The book follow two main characters: Wil, who we meet in the very first chapter, is being chased down by sinister men who claim to be protecting him from someone who wants to kill him. Wil has no idea what these men want from him, but he finds himself involved in something way beyond him. The second character is Emily Ruff, a homeless teenage girl, who is sent to an academy. But this is no ordinary school; this is a school that teaches its students the art of persuasion, the art of language. Emily is among the smartest and brightest in the school; she seems to have a natural talent for persuasion. But everything goes downhill when she falls in love with a boy.
One of the things that struck out to me most was how well Max Barry managed the perspectives. He switches the perspectives with every chapter, and every chapter is set in a different time, in a different setting from the previous one, and he leaves the reader to puzzle the picture together. He gives away no time-stamps, no dates, no settings. He starts a chapter, and the reader is left to figure out where he/she is in the first couple of pages. This may sound annoying, but it’s not because it was such an immersive experience. You were completely involved in the story.
Another thing Barry did extremely well was the pacing. Wil’s chapters are action-packed. There are car chases, choppers firing down on Wil’s car, shootouts, accidents, deaths. The chapters revolving around Wil read like a movie because there was just so much going on. On the other hand, Emily’s chapters were sort of the breather in between the faster parts. But even this ‘breather’ was so engrossing, so captivating because most of the world-building happens within Emily’s chapters. Max Barry’s a genius. The pacing was spot-on; perhaps the best pacing I’ve ever read.

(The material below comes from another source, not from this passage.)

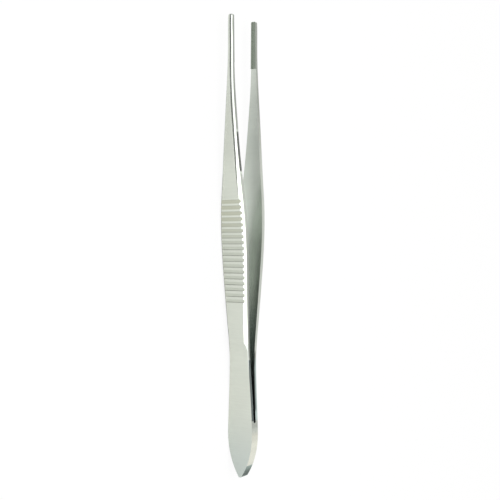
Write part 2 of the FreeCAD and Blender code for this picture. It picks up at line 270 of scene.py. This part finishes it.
# %% [markdown]
# ## The back, the bevels and the nose
#
# The ground back is a little darker over the butt. A narrow rounded edge leads from it to the bevel
# and mirrors the dim room, so it shows as a thin dark line on the upper side. The model has this
# rounded edge too, but it is finer than a pixel of the picture, so the faces of that slope also get
# a dark tint, which is a painted reflection. A line painted by hand would have to follow the edge
# along the whole arm, while the way a face looks finds the edge by itself.
#
# The line is fainter over the neck and reaches onto the rounder back near the tips. The ramp that
# ends the bevels at the spring leaf is darkened with painted shade. The bevels and side walls of
# the nose grow darker towards the tips, and the whole arm is a little dimmer along the middle of
# the
# nose: both are painted shade.

# %% Masks of the back and the nose
BUTT_RUN = (-2, 26)
TIP_RUN = (124, 136)
EDGE_STARTS_FACING = (0.70, 0.745)
EDGE_STOPS_FACING = (0.82, 0.87)
TIP_EDGE_FACING = (0.86, 0.9)
TIP_LINE_SHARE = 0.5
UPPER_SIDE = (0, 0.15)
FAINT_LINE_RUN = (96, 114, 12)
FAINT_LINE_SHARE = 0.5
RAMP_RUN = (18.8, 44, 0.3)
RAMP_FACING = (0.4, 0.9, 0.1)
NOSE_BEVEL_RUN = (104, 124)
BEVEL_FACING = (0.72, 0.78)
NOSE_SHADE_RUN = (104, 128, 12)


def back_masks(at):
    """The butt, the dark line beside the flat back, the ramp, and the painted shade on the nose."""
    tip = at["run"].rises(*TIP_RUN)
    # The dark line is a painted reflection of the dim room, kept to the upper side.
    line = at["outward"].rises(*EDGE_STARTS_FACING) - at["outward"].rises(*EDGE_STOPS_FACING)
    line = line.most(at["outward"].rises(*TIP_EDGE_FACING) * tip * TIP_LINE_SHARE)
    line = line * at["up"].rises(*UPPER_SIDE)
    # The nose is dimmed with painted shade along its middle, and its bevels towards the tips.
    nose_shade = at["run"].between(*NOSE_SHADE_RUN)
    not_flat = (1 - at["outward"].rises(*BEVEL_FACING)) * (1 - at["inner"])
    return {
        "butt": 1 - at["run"].rises(*BUTT_RUN),
        "line": line * (1 - at["run"].between(*FAINT_LINE_RUN) * FAINT_LINE_SHARE),
        # The ramp at the spring leaf gets painted shade.
        "ramp": at["run"].between(*RAMP_RUN) * at["outward"].between(*RAMP_FACING),
        "nose_bevel": not_flat * at["run"].rises(*NOSE_BEVEL_RUN),
        "nose_shade": nose_shade,
        "inner_nose_shade": nose_shade * at["inner"],
    }


print("butt fades out at %g mm, haze from %g to %g mm" % (BUTT_RUN[1], NOSE_SHADE_RUN[0], NOSE_SHADE_RUN[1]))

# %% [markdown]
# ## The side walls
#
# The side walls look up while the forceps lie on the table. They are polished, and on the real arms
# their inner edges are slightly rounded, so they mirror the other arm more than a flat wall does.
# Rounding those edges in the mesh would show it, but it takes many thousands of triangles. So the
# walls stay flat, and painted reflections and a leaning shading direction stand in for the rounding
# in three ways.
#
# A `strip` along the inner side of the front arm's wall is darker, a painted reflection of the
# other arm, and so is the `cleft` on the rear arm, near the end of the slot. Where the front arm is
# thin, over the spring leaf and over the neck of the nose, its shading direction leans inwards as
# on
# a rounded edge: this is the `crown`.
#
# From the ramp to the middle of the grip the whole wall is a little darker, a painted shade. The
# leaf's wall is cooler in colour. Along the butt the wall is warmer, with a painted highlight and
# then a painted shade, and the cut end of the tail is darkened with painted shade.

# %% How far the inner face is from the weld plane
BOW_BEND = (18.8, 41.4, 330.0)  # where the bend starts and stops, and its radius
NOSE_BEND = (89.0, 134.2, 660.0)
JAW_GAP = 6.132  # the gap that is reached at the jaws


def left_of_bend(run, start, stop):
    """How much of a bend is still to come at this run."""
    return (stop - run).most(0).least(stop - start)


def inner_gap(run):
    """The inner face as two long bends with the straight grip between them."""
    start, stop, radius = NOSE_BEND
    left = left_of_bend(run, start, stop)
    gap = JAW_GAP - left * left / (2 * radius) - (start - run).most(0) * GRIP_LINE[2]
    start, stop, radius = BOW_BEND
    left = left_of_bend(run, start, stop)
    return gap + left * left / (2 * radius)


print("inner faces %.1f mm apart at the jaws" % (2 * JAW_GAP))

# %% Masks of the side walls
INNER_EDGE = (0, 1.1)  # millimetres from the inner face
LEAF_RUN = (18.8, 38.8, 0.3)
NECK_RUN = (99.8, 112, 3)
CLEFT_RUN = (22, 41, 2)
STRIP_RUN = (39, 102, 1)
STRIP_FADE_RUN = (50, 100)
WHOLE_WALL_RUN = (39, 78, 12)
WHOLE_WALL_SHARE = 0.4
BRIGHT_RUN = (10.3, 15, 2.5)
DARK_RUN = (16.5, 19, 1.5)
WARM_RUN = (4, 15, 2)
END_RUN = (3.85, 4.15)


def wall_masks(at):
    """The painted reflections and shade on the side walls, their colours, and the tail's end."""
    run, wall = at["run"], at["side_wall"]
    inner_side = 1 - (at["out"] - inner_gap(run)).rises(*INNER_EDGE)
    leaf = run.between(*LEAF_RUN)
    # The strip and the cleft are painted reflections of the other arm: darker tones on the wall's
    # inner side.
    strip = inner_side * run.between(*STRIP_RUN) * (1 - run.rises(*STRIP_FADE_RUN))
    return {
        "strip": strip.most(run.between(*WHOLE_WALL_RUN) * WHOLE_WALL_SHARE) * wall,
        "cleft": inner_side * wall * run.between(*CLEFT_RUN),
        "crown": leaf.most(run.between(*NECK_RUN)) * wall,
        "cool": leaf * wall,
        "warm": wall * run.between(*WARM_RUN),
        # A painted highlight and then a painted shade along the butt's wall, and painted shade on
        # the tail's end.
        "sheen": wall * (run.between(*BRIGHT_RUN) - run.between(*DARK_RUN)),
        "end": wall * (1 - run.rises(*END_RUN)),
    }


print("leaf from %g to %g mm, tail end up to %g mm" % (LEAF_RUN[0], LEAF_RUN[1], END_RUN[1]))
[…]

The premise was very interesting. The reader is left on his/her toes from the very beginning, and Max Barry doesn’t reveal things too easily. He makes you work for it. I guessed the major plot twist, but only a few pages before it was revealed, and even then, I was left mind-blown. You’re never sure who’s side you’re on, who you’re rooting for because it’s like you’re living it in the moment.

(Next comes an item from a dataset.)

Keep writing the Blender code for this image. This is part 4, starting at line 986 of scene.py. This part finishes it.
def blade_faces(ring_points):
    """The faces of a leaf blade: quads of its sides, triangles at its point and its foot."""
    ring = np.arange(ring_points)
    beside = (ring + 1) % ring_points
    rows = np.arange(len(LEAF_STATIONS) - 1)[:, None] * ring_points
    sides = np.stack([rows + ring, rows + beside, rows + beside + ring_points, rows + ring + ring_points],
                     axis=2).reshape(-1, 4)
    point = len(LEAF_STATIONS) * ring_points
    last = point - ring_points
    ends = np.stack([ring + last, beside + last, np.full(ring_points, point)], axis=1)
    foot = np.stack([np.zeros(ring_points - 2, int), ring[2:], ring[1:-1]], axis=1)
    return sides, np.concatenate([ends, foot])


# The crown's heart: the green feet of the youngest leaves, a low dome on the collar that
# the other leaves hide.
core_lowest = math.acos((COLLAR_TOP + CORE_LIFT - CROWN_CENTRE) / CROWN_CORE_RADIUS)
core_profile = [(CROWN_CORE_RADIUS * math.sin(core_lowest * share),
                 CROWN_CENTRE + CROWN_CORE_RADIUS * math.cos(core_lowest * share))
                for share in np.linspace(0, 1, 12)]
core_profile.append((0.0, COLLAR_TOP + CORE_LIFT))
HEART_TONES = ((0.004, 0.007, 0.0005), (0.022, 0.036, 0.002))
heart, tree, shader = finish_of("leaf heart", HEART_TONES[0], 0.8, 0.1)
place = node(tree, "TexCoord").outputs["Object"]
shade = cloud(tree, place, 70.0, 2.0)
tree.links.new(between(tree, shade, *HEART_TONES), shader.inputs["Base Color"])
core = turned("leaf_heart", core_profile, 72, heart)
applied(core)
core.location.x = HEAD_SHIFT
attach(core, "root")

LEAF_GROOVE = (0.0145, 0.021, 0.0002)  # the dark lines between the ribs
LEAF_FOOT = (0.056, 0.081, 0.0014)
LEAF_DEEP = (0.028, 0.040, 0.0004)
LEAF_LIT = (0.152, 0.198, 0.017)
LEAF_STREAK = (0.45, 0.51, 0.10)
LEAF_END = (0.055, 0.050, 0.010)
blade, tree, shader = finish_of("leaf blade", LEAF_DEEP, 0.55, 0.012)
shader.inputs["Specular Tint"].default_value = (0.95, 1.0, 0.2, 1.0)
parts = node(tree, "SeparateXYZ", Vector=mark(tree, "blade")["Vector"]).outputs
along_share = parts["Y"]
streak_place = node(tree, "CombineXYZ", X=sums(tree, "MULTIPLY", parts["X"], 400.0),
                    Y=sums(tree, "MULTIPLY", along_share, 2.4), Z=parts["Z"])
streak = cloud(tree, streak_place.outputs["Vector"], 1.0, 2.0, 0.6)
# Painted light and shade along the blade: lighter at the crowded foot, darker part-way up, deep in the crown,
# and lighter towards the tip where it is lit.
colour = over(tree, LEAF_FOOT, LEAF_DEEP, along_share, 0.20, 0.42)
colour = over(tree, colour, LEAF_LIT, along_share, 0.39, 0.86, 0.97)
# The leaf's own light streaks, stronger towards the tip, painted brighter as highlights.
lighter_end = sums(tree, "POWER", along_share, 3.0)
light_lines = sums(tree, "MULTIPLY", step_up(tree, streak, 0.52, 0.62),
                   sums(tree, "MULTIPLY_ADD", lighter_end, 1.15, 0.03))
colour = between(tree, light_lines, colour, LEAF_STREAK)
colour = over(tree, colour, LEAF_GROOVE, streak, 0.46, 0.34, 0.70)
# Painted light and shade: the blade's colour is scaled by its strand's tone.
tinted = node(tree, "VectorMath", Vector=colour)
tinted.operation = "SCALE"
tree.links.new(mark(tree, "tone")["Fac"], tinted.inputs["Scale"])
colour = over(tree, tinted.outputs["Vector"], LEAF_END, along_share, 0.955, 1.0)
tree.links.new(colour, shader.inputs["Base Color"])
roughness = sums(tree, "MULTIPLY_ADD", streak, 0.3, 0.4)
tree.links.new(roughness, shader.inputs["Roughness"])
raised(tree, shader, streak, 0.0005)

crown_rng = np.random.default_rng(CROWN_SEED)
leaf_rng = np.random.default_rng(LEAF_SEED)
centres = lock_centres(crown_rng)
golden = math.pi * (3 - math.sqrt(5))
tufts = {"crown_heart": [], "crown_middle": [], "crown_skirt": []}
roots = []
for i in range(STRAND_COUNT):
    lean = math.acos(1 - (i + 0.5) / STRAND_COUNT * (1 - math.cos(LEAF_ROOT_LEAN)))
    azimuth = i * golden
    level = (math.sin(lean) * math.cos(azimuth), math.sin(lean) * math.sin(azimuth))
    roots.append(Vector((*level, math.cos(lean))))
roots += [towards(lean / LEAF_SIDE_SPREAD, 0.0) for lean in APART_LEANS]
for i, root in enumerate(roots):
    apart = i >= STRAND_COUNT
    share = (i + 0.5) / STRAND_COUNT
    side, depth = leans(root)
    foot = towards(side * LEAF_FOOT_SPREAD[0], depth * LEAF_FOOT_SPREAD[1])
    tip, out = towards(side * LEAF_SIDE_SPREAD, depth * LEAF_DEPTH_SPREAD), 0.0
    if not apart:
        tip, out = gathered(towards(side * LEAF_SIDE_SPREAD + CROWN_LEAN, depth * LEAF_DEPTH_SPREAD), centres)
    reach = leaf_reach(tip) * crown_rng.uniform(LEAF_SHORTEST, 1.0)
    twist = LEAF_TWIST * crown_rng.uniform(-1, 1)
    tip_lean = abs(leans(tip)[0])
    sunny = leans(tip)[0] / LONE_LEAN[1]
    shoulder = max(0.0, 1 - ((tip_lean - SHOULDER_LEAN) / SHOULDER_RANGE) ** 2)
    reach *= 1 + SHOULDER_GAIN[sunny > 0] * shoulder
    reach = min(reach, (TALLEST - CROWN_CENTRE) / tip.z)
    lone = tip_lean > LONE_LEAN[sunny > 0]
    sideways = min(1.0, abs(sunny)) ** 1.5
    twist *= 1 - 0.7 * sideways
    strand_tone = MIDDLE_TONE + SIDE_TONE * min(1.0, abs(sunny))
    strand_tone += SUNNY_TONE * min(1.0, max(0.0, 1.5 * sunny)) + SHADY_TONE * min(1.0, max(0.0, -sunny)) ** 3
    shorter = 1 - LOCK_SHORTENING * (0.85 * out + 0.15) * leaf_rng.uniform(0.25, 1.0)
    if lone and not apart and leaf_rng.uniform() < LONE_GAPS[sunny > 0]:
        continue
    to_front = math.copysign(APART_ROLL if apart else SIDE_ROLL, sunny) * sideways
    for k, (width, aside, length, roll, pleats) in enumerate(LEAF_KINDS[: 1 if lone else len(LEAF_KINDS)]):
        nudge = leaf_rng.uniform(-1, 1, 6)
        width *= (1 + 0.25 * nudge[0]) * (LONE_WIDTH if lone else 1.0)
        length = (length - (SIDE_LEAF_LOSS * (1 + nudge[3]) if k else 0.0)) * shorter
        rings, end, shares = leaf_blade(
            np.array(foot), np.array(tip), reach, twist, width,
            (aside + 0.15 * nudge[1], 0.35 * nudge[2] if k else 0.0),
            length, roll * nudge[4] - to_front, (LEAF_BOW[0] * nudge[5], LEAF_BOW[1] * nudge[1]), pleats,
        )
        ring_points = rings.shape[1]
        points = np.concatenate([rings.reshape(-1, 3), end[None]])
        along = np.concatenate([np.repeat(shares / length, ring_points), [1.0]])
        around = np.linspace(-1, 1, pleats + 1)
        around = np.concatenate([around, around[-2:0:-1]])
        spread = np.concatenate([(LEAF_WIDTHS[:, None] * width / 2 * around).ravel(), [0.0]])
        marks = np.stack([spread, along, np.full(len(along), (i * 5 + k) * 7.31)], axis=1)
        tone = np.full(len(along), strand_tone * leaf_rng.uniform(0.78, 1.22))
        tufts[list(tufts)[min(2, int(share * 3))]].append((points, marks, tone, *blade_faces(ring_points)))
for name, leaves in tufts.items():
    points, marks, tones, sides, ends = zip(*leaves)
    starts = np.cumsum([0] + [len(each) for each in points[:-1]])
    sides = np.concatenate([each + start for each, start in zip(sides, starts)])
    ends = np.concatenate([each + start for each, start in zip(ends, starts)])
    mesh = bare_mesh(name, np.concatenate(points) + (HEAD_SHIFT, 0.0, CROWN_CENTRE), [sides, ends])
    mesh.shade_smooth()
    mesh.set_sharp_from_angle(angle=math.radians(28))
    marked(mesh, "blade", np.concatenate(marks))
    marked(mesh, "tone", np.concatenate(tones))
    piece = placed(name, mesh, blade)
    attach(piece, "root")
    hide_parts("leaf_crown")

And this book was funny. I found myself chuckling throughout several parts. It does have very crude language, but the language worked in the book’s favor.
This book is definitely more plot-based than it is character-based, but even then, I really enjoyed both of our main characters. Emily Ruff is a lot more developed than Wil is because, like I said, her chapters are slower, so we get to see her interactions, her back-story a lot more. I’m not too sure that Emily is a likable character, but she’s a well-developed one for sure. She’s clever and practical. She may not have the body strength, but her mind is sharper than a longsword and she uses that to her advantage.
I can’t say much about Wil’s character, because for the most part, you don’t know his back-story. The people around him seem to be telling him things about his past that he doesn’t even remember, but despite that, Max Barry gave him a very distinct personality. You could count on Wil to do what you thought he was going to do, because his personality was so consistent throughout.
Max Barry is a genius. I don’t usually say that when I’ve only read one of an author’s books, but I’m saying it now because wow. I didn’t expect to like this book nearly as much as I did, and I think a lot of my love for it stems from Barry’s writing style. He’s so economical with his words. There’s no unnecessary description, and he doesn’t sway from the plot. He manages the time switches and perspectives perfectly. His sentences are brief and to-the-point. And he really makes you think about the world around you, as well as the world you’re reading about- so much so that the lines become blurred between the two. I am definitely going to be picking up more of his books.